The world on Floella: Following Floella’s campaigns to save quality and home-grown children’s TV in the UK, Sally Williams wrote in The Guardian, “Benjamin is still cherished. She was a role model for a whole generation.” Chef Anton Endelman, with whom Floella collaborated on a TV cookery show, told Hester Lacy of The Independent, “Floella is a very unpretentious person, very down to earth. She does have a big personality, which needs space.”

Floella on life: As a children’s TV presenter and author it’s no surprise that Floella’s real passion is for children.  “I believe one should always give as much as possible to try to make a difference wherever or whenever you can. So for the last 25 years I have campaigned on behalf of children. I lobbied the last three Prime Ministers to have a Minister for Children to oversee the interest of children and young people until we eventually got one.”

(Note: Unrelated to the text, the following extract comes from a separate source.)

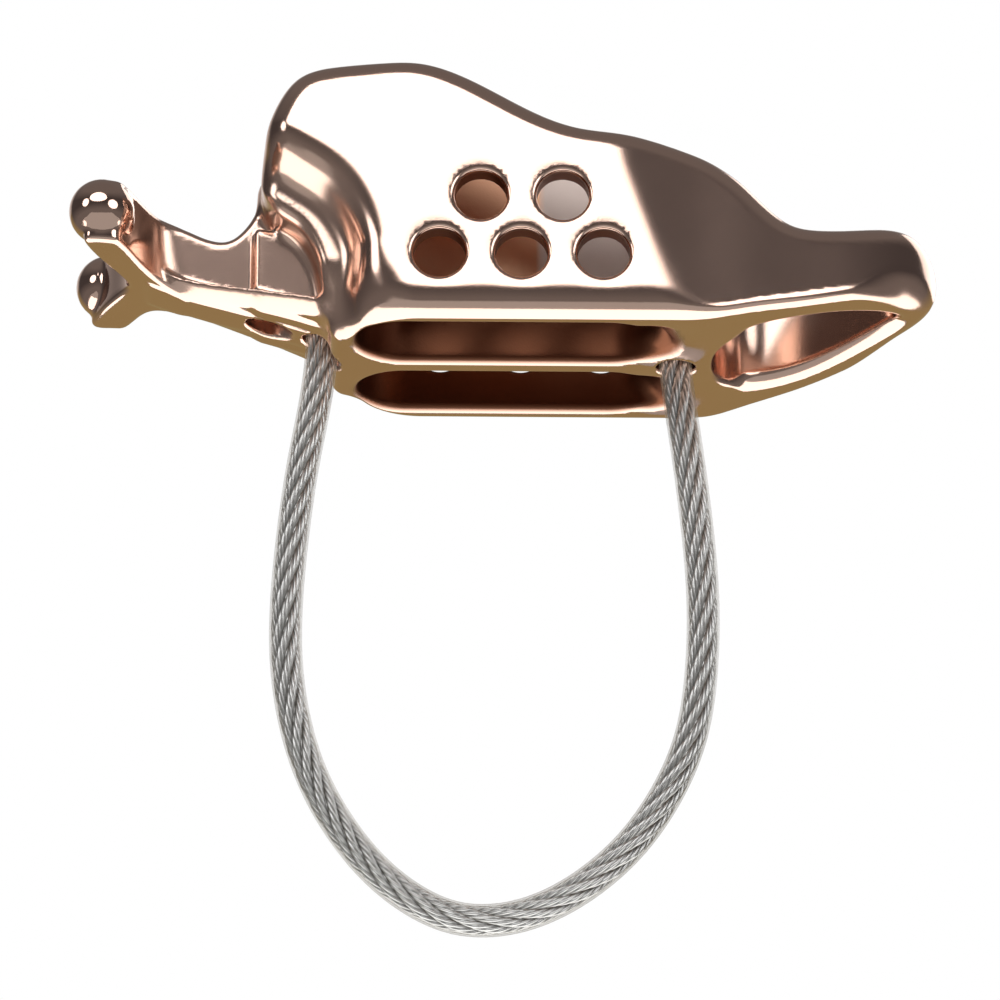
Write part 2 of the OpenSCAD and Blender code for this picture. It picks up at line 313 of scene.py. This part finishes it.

The Caribbean connection: In her autobiography Floella describes the Caribbean diaspora through the eyes of a child. “When I first came to Britain I felt like a tortured soul, because people abused my colour daily. I was made to feel unworthy but I learnt to come to terms with who I was, partly because my parents told me about my history and my ancestors, which helped to instill confidence in me”. Caribbean authors who have inspired Floella include John Agard – playwright, poet, short-story and children’s writer born in Guyana, and poet Grace Nichols, also born in Guyana. “They have the ability to bring Caribbeanness to life and invoke the culture and essence of life there.”